In western North America, Letharia lupina is widely distributed and, in the authors' assessment, is encountered more often than L. vulpina s. str.; sequenced material in their study identified L. lupina as the predominant lineage among North American samples. It is also the more widespread of the two lineages in North America, extending east of the Continental Divide into Alberta and Saskatchewan and southwards through parts of the interior western United States (including Montana, Wyoming, south-western South Dakota, Utah, and Nevada). In mountainous regions it spans a broad elevational range, from valley bottoms to treeline, roughly 190–3370 m. It has also been reported from Veracruz in eastern Mexico. In North America, the lineage later described as L. lupina was reported as most common in the interior western mountains, whereas L. vulpina more often occurs in warmer coastal mountains near the Pacific, although the two can occur together locally.
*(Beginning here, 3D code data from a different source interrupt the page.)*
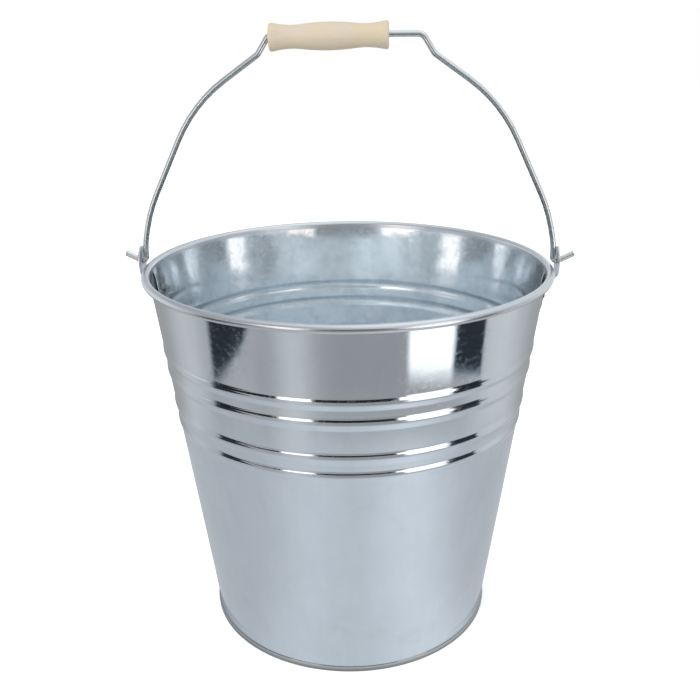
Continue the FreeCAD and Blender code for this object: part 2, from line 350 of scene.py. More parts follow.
def hem_strip(side):
    """The rear sheet's folded edge: a strip of two layers with a round fold towards the front."""
    path = rounded_path([(*wall_point(HEM_BASE), 0)] + rib_corners() + [(*wall_point(HEM_TOP), 0)])
    near, far, outer, inner = HEM_NEAR_Y, HEM_FAR_Y, SHEET / 2, SHEET / 2 + 2 * SHEET
    fold = (inner - outer) / 2
    outline = [(far, outer), ((near + far) / 2, outer)]
    for k in range(FOLD_STEPS + 1):
        angle = -math.pi / 2 - math.pi * k / FOLD_STEPS
        outline.append((near + fold + fold * math.cos(angle), outer + fold + fold * math.sin(angle)))
    outline += [((near + far) / 2, inner), (far, inner)]
    verts = []
    for point, normal in path:
        shown = min(1.0, max(HEM_LEAST, (HEM_TOP - point.y) / HEM_FADE))
        for y, depth in outline:
            inward = point + normal * (outer + (depth - outer) * shown)
            azimuth = math.asin(y / inward.x)
            radius = inward.x + dent(azimuth if side > 0 else math.pi - azimuth, point.y)
            verts.append((side * math.sqrt(radius**2 - y**2), y, inward.y))
    faces = grid_faces(len(path), len(outline), closed_columns=True)
    last = (len(path) - 1) * len(outline)
    faces += [tuple(range(len(outline))), tuple(range(last, last + len(outline)))]
    return mesh_object(f"hem_{side}", verts, faces)


def join_pieces(pieces):
    """Joins mesh objects into the first one."""
    bm = bmesh.new()
    for piece in pieces:
        bm.from_mesh(piece.data)
    bm.to_mesh(pieces[0].data)
    bm.free()
    for piece in pieces[1:]:
        bpy.data.objects.remove(piece)
    smooth(pieces[0].data)
    return pieces[0]


def lathe(name, outline, sides, closed=True):
    """Outline of (radius, height) points turned round Z; points on the axis become poles."""
    verts, rings = [], []
    for radius, height in outline:
        count = 1 if radius < 1e-6 else sides
        rings.append((len(verts), count))
        for j in range(count):
            azimuth = 2 * math.pi * j / sides
            verts.append((radius * math.cos(azimuth), radius * math.sin(azimuth), height))
    faces = []
    pairs = list(zip(rings, rings[1:] + ([rings[0]] if closed else [])))
    for (a, count_a), (b, count_b) in pairs:
        for j in range(sides):
            k = (j + 1) % sides
            ring_a = (a,) if count_a == 1 else (a + j, a + k)
            ring_b = (b,) if count_b == 1 else (b + k, b + j)
            if len(ring_a) + len(ring_b) > 2:
                faces.append(ring_a + ring_b)
    return mesh_object(name, verts, faces)


def bottom_pan():
    """Recessed bottom whose edge is folded down, under and up round the wall's lower edge."""
    pitch = SHEET + FIT_GAP
    wall = BAND_CORNER_POINT[0]
    disc = PAN_HIGH.z - SHEET / 2
    swell, swell_height, swell_rounding = FOOT_SWELL
    corners = (
        (0, disc, 0),
        (wall - pitch, disc, BOTTOM_CORNER),
        (wall - pitch, SHEET / 2, FOOT_CORNER),
        (wall + pitch, SHEET / 2, FOOT_CORNER),
        (wall + pitch + swell, swell_height, swell_rounding),
        (wall + pitch, FOOT_HEIGHT, 0),
    )
    loop = [tuple(point) for point, _ in sheet_loop(rounded_path(corners, 15.0, 12.0))]
    return lathe("bottom_pan_shell", loop, 2 * HALF_TURN_STEPS, closed=False)


# ---------------------------------------------------------------- ears and rivets

def ear_path():
    """Middle line of an ear from the foot of its pad to the top of its eye."""
    stand = SHEET / 2 + EAR_THICKNESS / 2
    corners = (
        (*wall_point(PAD_BASE - 2, stand), 0),
        (*wall_point(EAR_JOG_BASE, stand), EAR_BEND),
        (EAR_RADIUS, EAR_JOG_TOP, EAR_BEND),
        (EAR_RADIUS, EAR_TOP + 2, 0),
    )
    return rounded_path(corners, 6.0, 2.0)


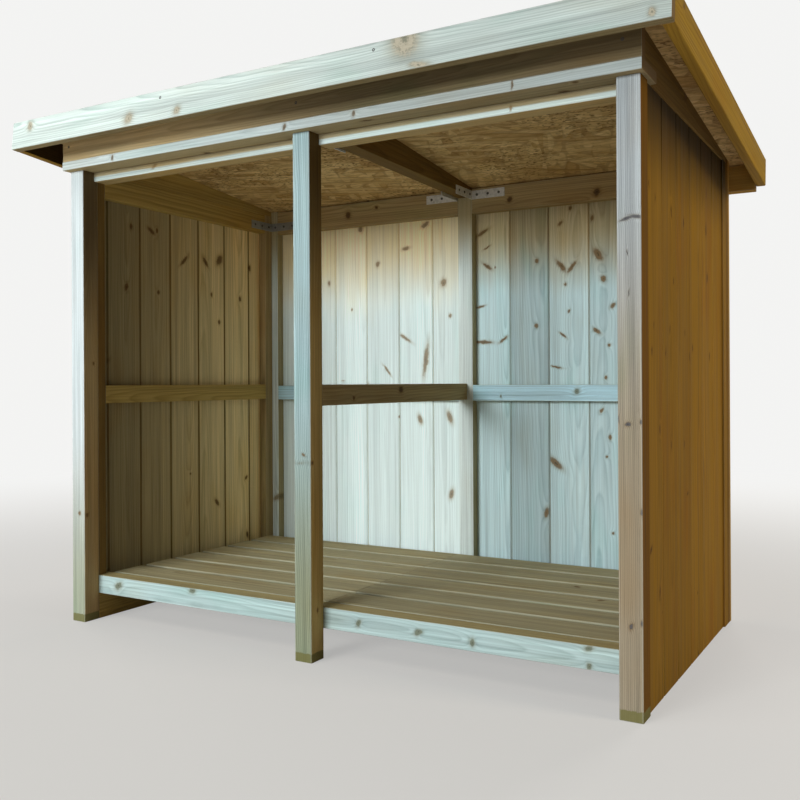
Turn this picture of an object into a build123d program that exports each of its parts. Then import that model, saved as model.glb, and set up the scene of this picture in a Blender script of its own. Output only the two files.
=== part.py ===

The species commonly grows on old fence posts and on the bare (decorticated) trunks and branches of conifers (especially Pinus), but also occurs on conifer bark, including that of Abies, Calocedrus, Picea, and Pseudotsuga. On hardwoods it most often colonizes exposed wood (reported from Arbutus, Arctostaphylos, Populus and Salix), but it has also been observed on bark-covered (corticated) branches of Betula and Quercus. Saxicolous (rock-dwelling) thalli have occasionally been found on granitic outcrops. Outside North America, it has been reported from the Atlas Mountains of Morocco (on Cedrus atlantica) and from Switzerland, with the Swiss photobiont belonging to the same algal clade as North American material.